Exercise task:
Examine the material below and count the lines that hold the word "from". Report only the number.

Information shown:
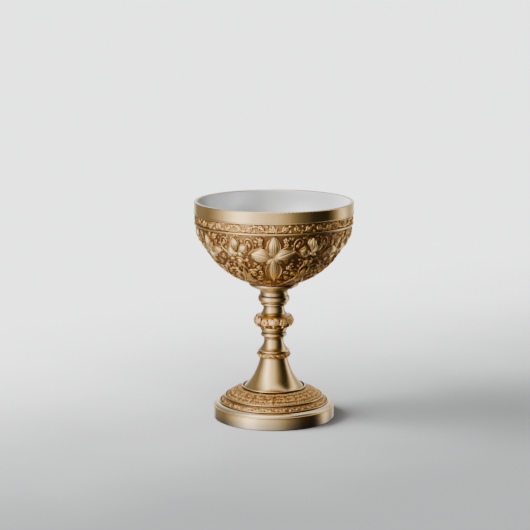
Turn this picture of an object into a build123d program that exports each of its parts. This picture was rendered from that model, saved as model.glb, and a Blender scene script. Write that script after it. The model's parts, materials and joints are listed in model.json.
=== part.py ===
"""A communion chalice in gilt brass and silver, as the turned, spun and cast pieces that it is built from.

A silver cup liner sits in a hemispherical calyx with applied blossoms. The cup's boss takes a tie rod, and
the nut under the foot's web draws the collar, knops, neck, spool and flared stem together on that rod. The
foot is a spun dome, a shoulder and an upright rim. Sizes are in millimetres. The origin is the centre of the
face that the foot stands on, +Z is up, and the blossom that faces the user is on -Y.
"""

from build123d import *
from math import cos, radians, sin, sqrt
import os

# Driving dimensions
chalice_height = 183.0
lip_radius = 66.0
foot_radius = 50.3
bowl_centre_z = 176.0
cup_inner_radius = 62.6
cup_wall = 0.9
calyx_gap = 0.2
calyx_wall = 0.9
tie_rod_radius = 3.0
thread_clearance = 0.03
solder_gap = 0.02
fit_gap = 0.1
casting_count = 6

# Bowl surfaces: spheres about one centre
cup_outer_radius = cup_inner_radius + cup_wall
calyx_inner_radius = cup_outer_radius + calyx_gap
calyx_outer_radius = calyx_inner_radius + calyx_wall
blossom_thickness = 1.6
large_blossom_below = 29.0
middle_blossom_below = 25.5
small_blossom_below = 25.0
band_inner_radius = cup_outer_radius + 0.05

# Heights of the bowl's bands, from the bead below the frieze up to the lip
bead_bottom_z = 163.8
frieze_bottom_z = 165.6
lip_wire_bottom_z = 172.6
lip_band_bottom_z = 173.8
frieze_outer_radius = 64.9
bead_back_radius = 63.95

# Heights of the joints between the stem's pieces, from the top down
collar_bottom_z = 105.5
knop_bottom_z = 95.0
neck_bottom_z = 87.2
leaf_knop_bottom_z = 76.8
knop_cup_bottom_z = 72.4
stem_ring_bottom_z = 68.6
spool_bottom_z = 57.6
lower_collar_bottom_z = 55.9
garland_bottom_z = 51.8
trumpet_bottom_z = 25.8

# Spigots and recesses that centre one stem piece on the next
rod_bore_radius = tie_rod_radius + 0.4
spigot_radius = 5.8
spigot_height = 1.5
recess_radius = spigot_radius + fit_gap
recess_depth = spigot_height + 0.2
boss_radius = 6.5
boss_bottom_z = collar_bottom_z - 1.6
boss_bore_top_z = 111.0

# The clamp under the web across the top of the flared stem
web_bottom_z = garland_bottom_z - 2.5
clamp_washer_bottom_z = web_bottom_z - 1.5
lock_washer_bottom_z = clamp_washer_bottom_z - 0.8
nut_thickness = 5.0
rod_overhang = 2.0

# Foot
foot_sheet = 1.2
rim_height = 9.6
dome_outer_radius = 44.6
dome_edge_z = 13.6


def turned(*edges):
    """A solid of revolution about Z from one closed outline, given as edges in (radius, height)."""
    return revolve(Plane.XZ * make_face(edges), Axis.Z)


def outline(*points):
    """A closed outline of straight lines, in (radius, height)."""
    return Polyline(*points, close=True).edges()


def tube(outer, inner, bottom, top):
    """A plain ring or tube about Z."""
    return turned(*outline((inner, bottom), (outer, bottom), (outer, top), (inner, top)))


def half_round(back, front, bottom, top):
    """A ring of half-round wire: a flat back, and a round face towards the outside."""
    radius = (top - bottom) / 2
    middle = (top + bottom) / 2
    return turned(
        Line((back, top), (back, bottom)),
        Line((back, bottom), (front - radius, bottom)),
        ThreePointArc((front - radius, bottom), (front, middle), (front - radius, top)),
        Line((front - radius, top), (back, top)),
    )


def round_wire(ring_radius, height, wire_radius):
    """A ring of round wire."""
    return Pos(0, 0, height) * Torus(ring_radius, wire_radius)


def stem_piece(bottom, top, *side, spigot=spigot_height):
    """A turned stem piece whose outer side runs up from bottom to top, bored for the tie rod, with a spigot
    on its top and a recess in its underside."""
    start = side[0] @ 0
    end = side[-1] @ 1
    body = turned(
        Line((0, bottom), (start.X, start.Y)),
        *side,
        Line((end.X, end.Y), (0, top)),
        Line((0, top), (0, bottom)),
    )
    if spigot:
        body += tube(spigot_radius, 0, top, top + spigot)
    body -= tube(recess_radius, 0, bottom, bottom + recess_depth)
    return body - tube(rod_bore_radius, 0, bottom - 1, top + spigot + 1)


# The cup

def cup_liner():
    """The silver cup that holds the wine: a hemisphere below an upright wall, with a rounded edge."""
    top = chalice_height - 0.3
    round_z = top - cup_wall / 2
    inner, outer = cup_inner_radius, cup_outer_radius

    def on_sphere(radius, below):
        angle = radians(below)
        return (radius * cos(angle), bowl_centre_z - radius * sin(angle))

    return turned(
        Line(on_sphere(inner, 90), on_sphere(outer, 90)),
        ThreePointArc(on_sphere(outer, 90), on_sphere(outer, 45), on_sphere(outer, 0)),
        Line(on_sphere(outer, 0), (outer, round_z)),
        ThreePointArc((outer, round_z), ((inner + outer) / 2, top), (inner, round_z)),
        Line((inner, round_z), on_sphere(inner, 0)),
        ThreePointArc(on_sphere(inner, 0), on_sphere(inner, 45), on_sphere(inner, 90)),
    )


def cup_boss():
    """The threaded boss brazed under the cup, which centres the collar and takes the tie rod."""
    body = tube(boss_radius, 0, boss_bottom_z, bowl_centre_z - cup_outer_radius + 2)
    body -= Pos(0, 0, bowl_centre_z) * Sphere(cup_outer_radius + solder_gap)
    return body - tube(tie_rod_radius + thread_clearance, 0, boss_bottom_z - 1, boss_bore_top_z)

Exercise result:
8